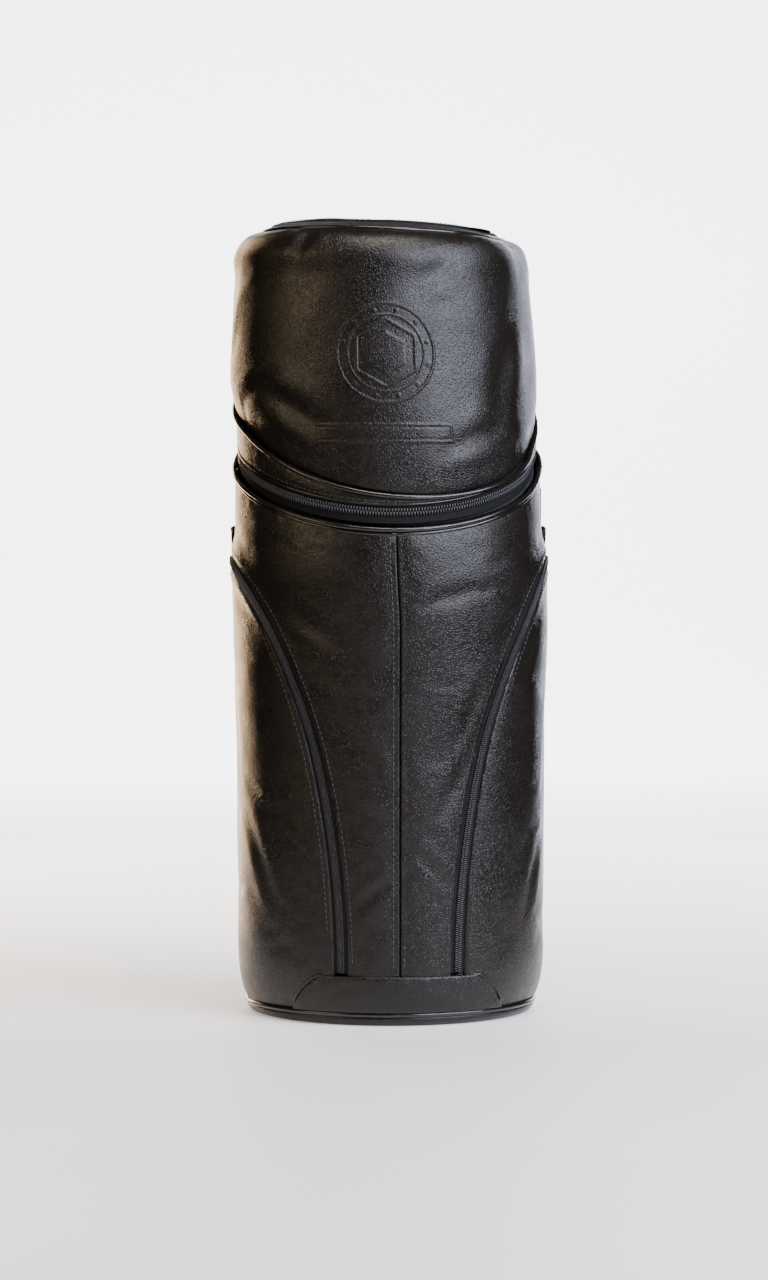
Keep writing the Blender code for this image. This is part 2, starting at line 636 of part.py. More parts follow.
def build_lid(collection):
    """Leather shell, band, pipings, foam and lining, and the lid's half of the top zip."""
    shell = list(LID_PROFILE)
    panel = lid_shell(collection, "lid_panel", "leather", shell, inset(shell, LID_LEATHER))

    foot = (LID_FOAM_FOOT, LID_FOAM_FOOT_RADIUS, RIM_SLOPE)
    edge = inset(shell, LID_LEATHER + GAP)
    foam_outer = [foot, *edge[1:-1], (edge[-1][0], LID_FOAM_EDGE_RADIUS, 0.0)]
    core = inset(shell, LID_LEATHER + GAP + LID_FOAM)
    foam_foot = (LID_FOAM_FOOT, LID_FOAM_FOOT_RADIUS - LID_FOAM, RIM_SLOPE)
    foam_inner = [foam_foot, *core[1:-1], (core[-1][0], LID_FOAM_EDGE_RADIUS, 0.0)]
    foam = lid_shell(collection, "lid_foam", "foam", foam_outer, foam_inner)

    depth = LID_LEATHER + 2 * GAP + LID_FOAM
    face = inset(shell, depth)
    back = inset(shell, depth + LID_LINING)
    bottom = LID_FOAM_FOOT - GAP
    rim = LID_FOAM_FOOT_RADIUS - LID_FOAM - GAP
    lining_outer = [
        (bottom - LID_LINING, LID_FOAM_FOOT_RADIUS, RIM_SLOPE),
        (bottom, LID_FOAM_FOOT_RADIUS, RIM_SLOPE),
        (bottom, rim, RIM_SLOPE),
        *face[1:-1],
        (face[-1][0], LID_FOAM_EDGE_RADIUS, 0.0),
    ]
    lining_inner = [
        (bottom - LID_LINING, rim - LID_LINING, RIM_SLOPE),
        *back[1:-1],
        (back[-1][0], LID_FOAM_EDGE_RADIUS, 0.0),
    ]
    lining = lid_shell(collection, "lid_lining", "lining", lining_outer, lining_inner)

    low, high = ZIP_HEIGHT + TAPE_EDGE + GAP, LID_SEAM_HEIGHT - CORD_CLEARANCE
    band_inner, band_outer = 0.1126, 0.1140
    section = [(band_inner, low), (band_outer, low), (band_outer, high), (band_inner, high)]
    middle = (low + high) / 2
    band = turned(
        collection,
        "lid_band",
        "leather",
        section,
        lambda height: RIM_SLOPE if height < middle else LID_SEAM_SLOPE,
    )
    section = cord_section(LID_PIPING_RADIUS, LID_SEAM_HEIGHT, PIPING_CORD)
    piping = turned(collection, "lid_piping", "piping", section, lambda height: LID_SEAM_SLOPE)
    top_piping = turned(collection, "top_piping", "piping", cord_section(*TOP_PIPING))

    foot, head = Vector(TOP_ZIP_FOOT), Vector(TOP_ZIP_HEAD)
    up = (head - foot).normalized()
    inwards = Vector((up.x, -up.y)).yx.normalized() * TOP_ZIP_THICKNESS
    split = (foot + head) / 2
    ring = {"start": -TOP_ZIP_END, "sweep": 2 * TOP_ZIP_END}
    lower = cone_strip(foot, split - up * CHAIN_HALF_GAP, inwards)
    lower_zip = turned(collection, "top_zip_lower", "zip", lower, **ring)
    upper = cone_strip(split + up * CHAIN_HALF_GAP, head, inwards)
    ring["start"], ring["sweep"] = -TOP_ZIP_FREE, 2 * TOP_ZIP_FREE
    upper_zip = turned(collection, "top_zip_upper", "zip", upper, **ring)
    ring["start"], ring["sweep"] = TOP_ZIP_END + 0.6, 2 * (180.0 - TOP_ZIP_END) - 1.2
    strip = turned(
        collection, "top_hinge_strip", "leather", cone_strip(foot, head, inwards), **ring
    )
    pieces = (panel, foam, lining, band, piping, top_piping, lower_zip, strip)
    pivot(collection, "lid_pivot", LID_HINGE, pieces)
    return upper_zip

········

* **Short exercise**
Quote the material exactly, leaving nothing out.

* **Complete output**
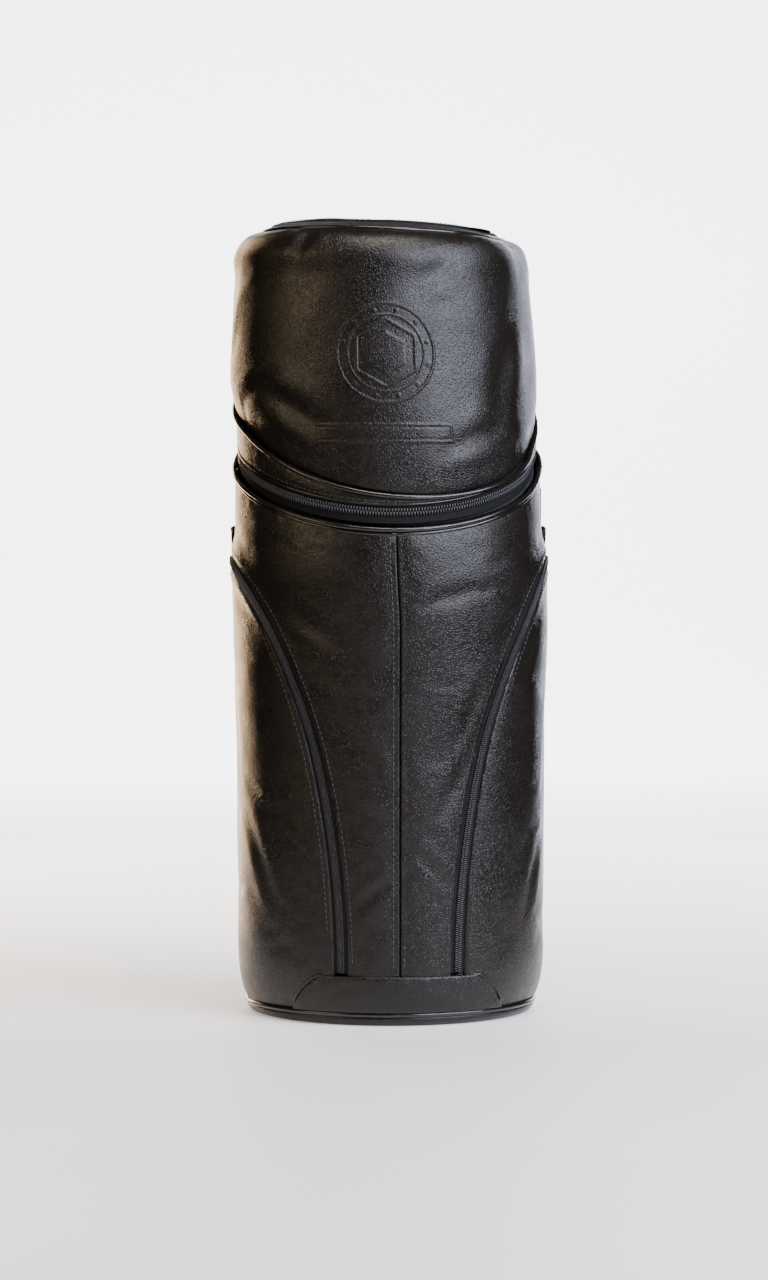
Keep writing the Blender code for this image. This is part 2, starting at line 636 of part.py. More parts follow.
def build_lid(collection):
    """Leather shell, band, pipings, foam and lining, and the lid's half of the top zip."""
    shell = list(LID_PROFILE)
    panel = lid_shell(collection, "lid_panel", "leather", shell, inset(shell, LID_LEATHER))

    foot = (LID_FOAM_FOOT, LID_FOAM_FOOT_RADIUS, RIM_SLOPE)
    edge = inset(shell, LID_LEATHER + GAP)
    foam_outer = [foot, *edge[1:-1], (edge[-1][0], LID_FOAM_EDGE_RADIUS, 0.0)]
    core = inset(shell, LID_LEATHER + GAP + LID_FOAM)
    foam_foot = (LID_FOAM_FOOT, LID_FOAM_FOOT_RADIUS - LID_FOAM, RIM_SLOPE)
    foam_inner = [foam_foot, *core[1:-1], (core[-1][0], LID_FOAM_EDGE_RADIUS, 0.0)]
    foam = lid_shell(collection, "lid_foam", "foam", foam_outer, foam_inner)

    depth = LID_LEATHER + 2 * GAP + LID_FOAM
    face = inset(shell, depth)
    back = inset(shell, depth + LID_LINING)
    bottom = LID_FOAM_FOOT - GAP
    rim = LID_FOAM_FOOT_RADIUS - LID_FOAM - GAP
    lining_outer = [
        (bottom - LID_LINING, LID_FOAM_FOOT_RADIUS, RIM_SLOPE),
        (bottom, LID_FOAM_FOOT_RADIUS, RIM_SLOPE),
        (bottom, rim, RIM_SLOPE),
        *face[1:-1],
        (face[-1][0], LID_FOAM_EDGE_RADIUS, 0.0),
    ]
    lining_inner = [
        (bottom - LID_LINING, rim - LID_LINING, RIM_SLOPE),
        *back[1:-1],
        (back[-1][0], LID_FOAM_EDGE_RADIUS, 0.0),
    ]
    lining = lid_shell(collection, "lid_lining", "lining", lining_outer, lining_inner)

    low, high = ZIP_HEIGHT + TAPE_EDGE + GAP, LID_SEAM_HEIGHT - CORD_CLEARANCE
    band_inner, band_outer = 0.1126, 0.1140
    section = [(band_inner, low), (band_outer, low), (band_outer, high), (band_inner, high)]
    middle = (low + high) / 2
    band = turned(
        collection,
        "lid_band",
        "leather",
        section,
        lambda height: RIM_SLOPE if height < middle else LID_SEAM_SLOPE,
    )
    section = cord_section(LID_PIPING_RADIUS, LID_SEAM_HEIGHT, PIPING_CORD)
    piping = turned(collection, "lid_piping", "piping", section, lambda height: LID_SEAM_SLOPE)
    top_piping = turned(collection, "top_piping", "piping", cord_section(*TOP_PIPING))

    foot, head = Vector(TOP_ZIP_FOOT), Vector(TOP_ZIP_HEAD)
    up = (head - foot).normalized()
    inwards = Vector((up.x, -up.y)).yx.normalized() * TOP_ZIP_THICKNESS
    split = (foot + head) / 2
    ring = {"start": -TOP_ZIP_END, "sweep": 2 * TOP_ZIP_END}
    lower = cone_strip(foot, split - up * CHAIN_HALF_GAP, inwards)
    lower_zip = turned(collection, "top_zip_lower", "zip", lower, **ring)
    upper = cone_strip(split + up * CHAIN_HALF_GAP, head, inwards)
    ring["start"], ring["sweep"] = -TOP_ZIP_FREE, 2 * TOP_ZIP_FREE
    upper_zip = turned(collection, "top_zip_upper", "zip", upper, **ring)
    ring["start"], ring["sweep"] = TOP_ZIP_END + 0.6, 2 * (180.0 - TOP_ZIP_END) - 1.2
    strip = turned(
        collection, "top_hinge_strip", "leather", cone_strip(foot, head, inwards), **ring
    )
    pieces = (panel, foam, lining, band, piping, top_piping, lower_zip, strip)
    pivot(collection, "lid_pivot", LID_HINGE, pieces)
    return upper_zip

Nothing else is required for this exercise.